Uncategorised

Easter Vigil Homily By Fr. Richard Gibbons

Easter Vigil Homily 2021

 

 

Four 10 year olds were asked by their teacher the question “What scares you most?” The first child stood up and said “werewolves”; the second child said “sharks”; the third child, called Dylan, stood up and said: “The unstoppable marching of time that is slowly guiding us all towards an inevitable death.” The fourth child asked the same question, what scares you most? answered with one word – “Dylan!”
All the same you can’t be but impressed by Dylan’s altiloquence, that teacher must be very proud!

There has been a lot of fearfulness over the past year with the pandemic. The fear of not knowing what Covid was initially, the fear of a small almost invisible virus bringing the entire world to a halt, the fear of getting it as well as the fear of misinformation and disinformation – of who to believe. We have suffered loss in many ways, we are exhausted and we are possibly wondering and maybe a little fearful of what a post Covid world will look like. We have questions about the vaccines, which to get and if there’ll be enough for everyone on the planet. It may lead you to wonder about that indiscernible light at the end of what seems to be the longest tunnel in proverbial history! However, we do not despair. We live in hope.
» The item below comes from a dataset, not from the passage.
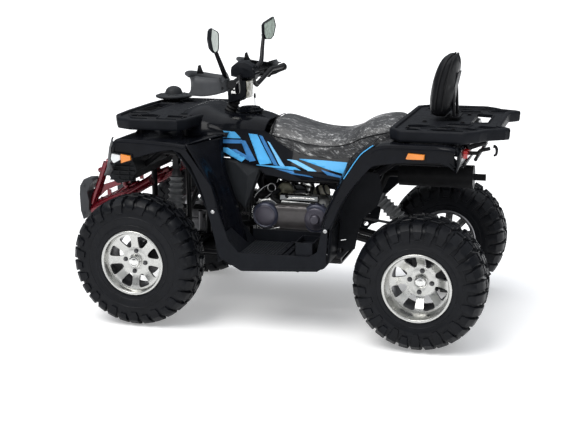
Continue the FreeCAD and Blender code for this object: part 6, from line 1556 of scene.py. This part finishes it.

Ah! you may say, but hope is not a strategy! You’d be perfectly right, it’s not. However, the human capacity to hope for the best and a better future is one of the things that gets us through any time of crisis, even one caused by a pandemic. Hope does not blinker us from facing the viscissitudes and realities of life. The writer and philosopher, Martin Buber, wrote: “hope imagines the real.” Hope then, encourages us to confront difficult times with the possibility that with human ingenuity and drive, life can and will be better. Last year for example, we hoped that a vaccine would be developed soon, we didn’t know then how soon “soon” would be but our hope lay in scientists and the resources governments would place at their disposal in developing one. What would have normally taken years to develop in pre Covid times, took only months! The imagined became a reality.

For those of us who believe in this night, who believe in the risen Christ, our hope extends to that same risen Christ walking with us and guiding the ingenuity of humanity even in pandemics. Holy Week and Easter remind us of the story of our ultimate hope as human beings – to live the best lives we can on this earth in faith leading us towards God’s eternal embrace. Jesus lived, ministered, suffered, died and rose from the dead so that we may know that through him, God loves us, wishes nothing but good for us, forgives us more often than we tend to forgive others and is ready to welcome us home. Belief in the resurrection and its implications such as the Christian way of life gives the world a better way forward than the world could ever give itself. The reality of the resurrection totally defeats fear itself. In the light of this, our friend Dylan may have expressed himself differently!

It is this invitation to hope that keeps me going in the possibilities for the Church and the world of a post Covid way forward. Talk of a National Synod for the Church in Ireland to face it’s many issues is a ray of light full of possibilities. The use of language within the life of the Church needs careful deliberation and thought in reaching out to everyone if the Synod is going to forge a way forward for all of us. On a global level the possibilities of tackling a reduction of national debts and of debt forgiveness as a result of Covid spending across the world should have the same breath of vision as economic stability did with Bretton Woods and the Marshall plan after WWII as well as Germany’s part debt cancellation in order to make life bearable. This may even afford us the possibility of looking at the debt of developing countries and looking at the possibility of new economic models of interdependence as Pope Francis called for in his aptly titled work, “Let us Dream”.

Remember, hope imagines the real – by keeping the light of Christ in front of us we have nothing to fear.